STATED GOAL: Repeat only the lines from the line containing "backplate();" through the line containing "obj.matrix_parent_inverse = Matrix.Identity(4)", both included, exactly as they stand.

DATA TO PROCESS:
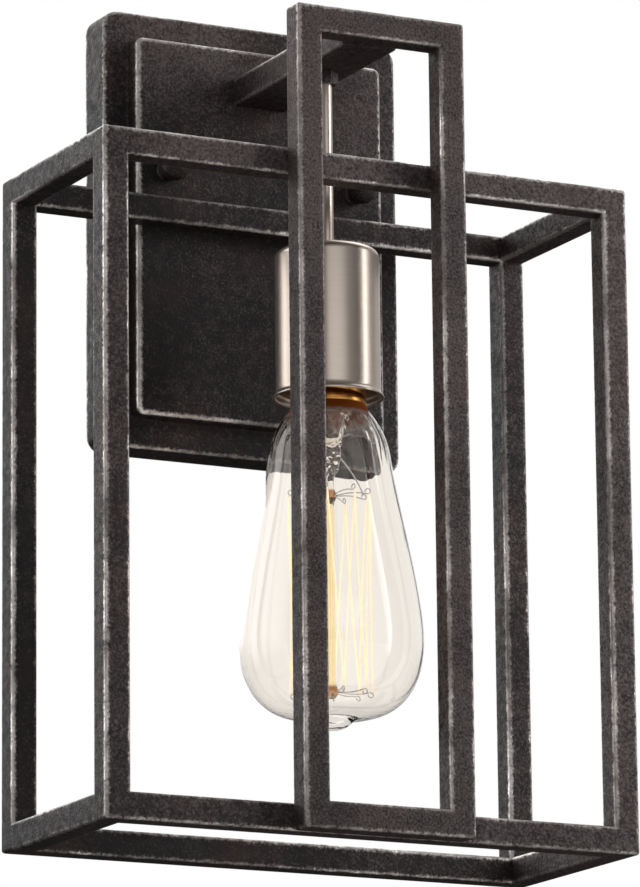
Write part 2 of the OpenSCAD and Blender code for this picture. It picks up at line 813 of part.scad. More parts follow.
// Two wires from the pinch out to the first and last hooks
module lead_in_wires() {
  color(zinc) for (s = [0, 1]) {
    low = ring_point(s * hook_count / 2, hook_count, filament_r - 1.2, filament_top + 2);
    high = [(s == 0 ? 1 : -1) * (pinch_r + lead_in_d / 3), -lamp_out, pinch_z];
    rod(high, low, lead_in_d, 16);
  }
}

// Radial wires from the buttons to the filament's turning points
module filament_hooks() {
  color(zinc) for (i = [0:hook_count - 1]) {
    rod(ring_point(i, hook_count, button_r, filament_top),
        ring_point(i, hook_count, filament_r - 0.45, filament_top), 0.4, 16);
    rod(ring_point(i + 0.5, hook_count, button_r, filament_bottom),
        ring_point(i + 0.5, hook_count, filament_r - 0.45, filament_bottom), 0.4, 16);
  }
}

// Up and down between the two rings of hooks
module filament() {
  knot = 0.7;
  color("#ffcf7a") for (i = [0:hook_count - 1]) {
    top = ring_point(i, hook_count, filament_r, filament_top);
    low = ring_point(i + 0.5, hook_count, filament_r, filament_bottom);
    rod(top, low, 0.4, 16);
    translate(low) sphere(d = knot, $fn = 24);
    if (i < hook_count - 1) {
      next = ring_point(i + 1, hook_count, filament_r, filament_top);
      rod(low, next, 0.4, 16);
    }
    translate(top) sphere(d = knot, $fn = 24);
  }
}

module cage_top_front() {
  cage_side(cage_top - tube / 2, 0);
}

module cage_top_right() {
  cage_side(cage_top - tube / 2, 1);
}

module cage_top_back() {
  cage_side(cage_top - tube / 2, 2);
}

module cage_top_left() {
  cage_side(cage_top - tube / 2, 3);
}

module cage_bottom_front() {
  cage_side(cage_bottom + tube / 2, 0);
}

module cage_bottom_right() {
  cage_side(cage_bottom + tube / 2, 1);
}

module cage_bottom_back() {
  cage_side(cage_bottom + tube / 2, 2);
}

module cage_bottom_left() {
  cage_side(cage_bottom + tube / 2, 3);
}

module cage_post_front_left() {
  cage_post(-1, -1);
}

module cage_post_front_right() {
  cage_post(1, -1);
}

module cage_post_back_left() {
  cage_post(-1, 1);
}

module cage_post_back_right() {
  cage_post(1, 1);
}

module centre_bottom() {
  centre_side(0);
}

module centre_post_right() {
  centre_side(1);
}

module centre_top() {
  centre_side(2);
}

module centre_post_left() {
  centre_side(3);
}

backplate();
box_strap();
stud_strap();
strap_rivet();
mounting_studs();
stud_lock_nuts();
ball_nut_left();
ball_nut_right();
ground_screw();
ground_wire();
arm();
arm_foot_plate();
foot_studs();
foot_nuts();
stem_insert();
stem_jam_nut();
stem();
cup();
socket_bracket();
cup_lock_washer();
cup_nut();
socket_body();
socket_shell();
centre_contact();
bracket_screws();
terminal_screws();
hot_lead();
neutral_lead();
wire_connectors();
bulb_glass();
bulb_base();
base_insulator();
base_contact();
glass_mount();
lead_in_wires();
filament_hooks();
filament();
cage_top_front();
cage_top_back();
cage_top_left();
cage_top_right();
cage_bottom_front();
cage_bottom_back();
cage_bottom_left();
cage_bottom_right();
cage_post_front_left();
cage_post_front_right();
cage_post_back_left();
cage_post_back_right();
centre_top();
centre_bottom();
centre_post_left();
centre_post_right();
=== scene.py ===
# Vanity wall sconce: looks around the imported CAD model.
# Lengths below are in millimetres, in the model's frame: X right, Y into the wall, Z up.
from functools import partial
import json
import math

import bmesh
import bpy
import numpy as np
from mathutils import Matrix, Vector


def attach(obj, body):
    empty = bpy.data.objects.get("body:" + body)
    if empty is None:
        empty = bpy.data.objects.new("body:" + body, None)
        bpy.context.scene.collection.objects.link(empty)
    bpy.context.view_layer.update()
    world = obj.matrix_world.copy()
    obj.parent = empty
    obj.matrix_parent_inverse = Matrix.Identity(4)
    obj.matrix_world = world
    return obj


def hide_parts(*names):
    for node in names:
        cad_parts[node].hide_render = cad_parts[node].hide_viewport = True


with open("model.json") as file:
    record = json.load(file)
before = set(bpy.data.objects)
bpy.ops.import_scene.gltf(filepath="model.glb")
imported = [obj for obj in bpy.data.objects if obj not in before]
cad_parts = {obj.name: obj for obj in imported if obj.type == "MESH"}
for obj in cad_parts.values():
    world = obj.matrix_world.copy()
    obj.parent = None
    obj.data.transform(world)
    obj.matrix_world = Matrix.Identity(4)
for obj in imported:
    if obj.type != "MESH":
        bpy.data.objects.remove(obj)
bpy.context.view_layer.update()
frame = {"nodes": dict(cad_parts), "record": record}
mm = 0.001
lampY = -73.0   # lamp axis in front of the wall
linkObject = bpy.context.scene.collection.objects.link
# options that many nodes share
smooth, multiplyAdd = {"interpolation_type": "SMOOTHSTEP"}, {"operation": "MULTIPLY_ADD"}
rgba = {"data_type": "RGBA"}
print("frame:", len(frame["nodes"]), "CAD nodes")


def linearColour(hexCode):
    # sRGB hex to linear red, green, blue and full alpha
    values = [int(hexCode[i:i + 2], 16) / 255 for i in (1, 3, 5)]
    return [v / 12.92 if v <= 0.04045 else ((v + 0.055) / 1.055) ** 2.4 for v in values] + [1.0]


def fillInputs(node, inputs):
    # inputs by name or number: a link from another node's output, a hex colour or a plain value
    for key, value in inputs.items():
        if isinstance(value, bpy.types.NodeSocket):
            node.id_data.links.new(value, node.inputs[key])
        else:
            node.inputs[key].default_value = linearColour(value) if isinstance(value, str) else value


def addNode(tree, kind, *inputs, out=None, **settings):
    # inputs in the order in which the node shows them, then its options or other inputs by name;
    # gives the named output, or the first one
    node = tree.nodes.new("ShaderNode" + kind)
    named = {key: settings.pop(key) for key in list(settings) if not hasattr(node, key)}
    for key, value in settings.items():
        setattr(node, key, value)
    shown = [k for k, socket in enumerate(node.inputs) if socket.enabled]
    fillInputs(node, dict(zip(shown, inputs)))
    fillInputs(node, named)
    return node.outputs[out] if out else next(s for s in node.outputs if s.enabled)


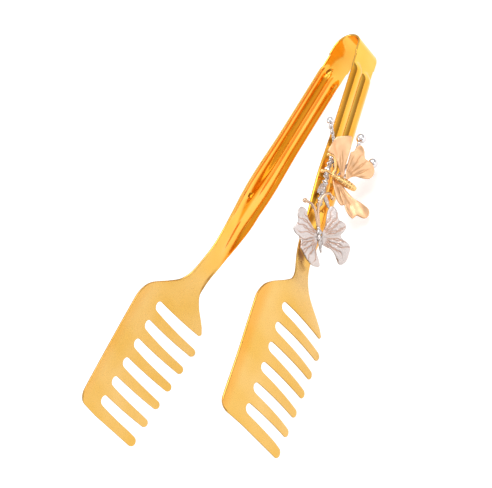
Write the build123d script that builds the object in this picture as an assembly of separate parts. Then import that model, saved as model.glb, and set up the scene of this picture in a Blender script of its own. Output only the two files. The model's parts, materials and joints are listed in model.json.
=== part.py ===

EXERCISE RESULT:
backplate();
box_strap();
stud_strap();
strap_rivet();
mounting_studs();
stud_lock_nuts();
ball_nut_left();
ball_nut_right();
ground_screw();
ground_wire();
arm();
arm_foot_plate();
foot_studs();
foot_nuts();
stem_insert();
stem_jam_nut();
stem();
cup();
socket_bracket();
cup_lock_washer();
cup_nut();
socket_body();
socket_shell();
centre_contact();
bracket_screws();
terminal_screws();
hot_lead();
neutral_lead();
wire_connectors();
bulb_glass();
bulb_base();
base_insulator();
base_contact();
glass_mount();
lead_in_wires();
filament_hooks();
filament();
cage_top_front();
cage_top_back();
cage_top_left();
cage_top_right();
cage_bottom_front();
cage_bottom_back();
cage_bottom_left();
cage_bottom_right();
cage_post_front_left();
cage_post_front_right();
cage_post_back_left();
cage_post_back_right();
centre_top();
centre_bottom();
centre_post_left();
centre_post_right();
=== scene.py ===
# Vanity wall sconce: looks around the imported CAD model.
# Lengths below are in millimetres, in the model's frame: X right, Y into the wall, Z up.
from functools import partial
import json
import math

import bmesh
import bpy
import numpy as np
from mathutils import Matrix, Vector


def attach(obj, body):
    empty = bpy.data.objects.get("body:" + body)
    if empty is None:
        empty = bpy.data.objects.new("body:" + body, None)
        bpy.context.scene.collection.objects.link(empty)
    bpy.context.view_layer.update()
    world = obj.matrix_world.copy()
    obj.parent = empty
    obj.matrix_parent_inverse = Matrix.Identity(4)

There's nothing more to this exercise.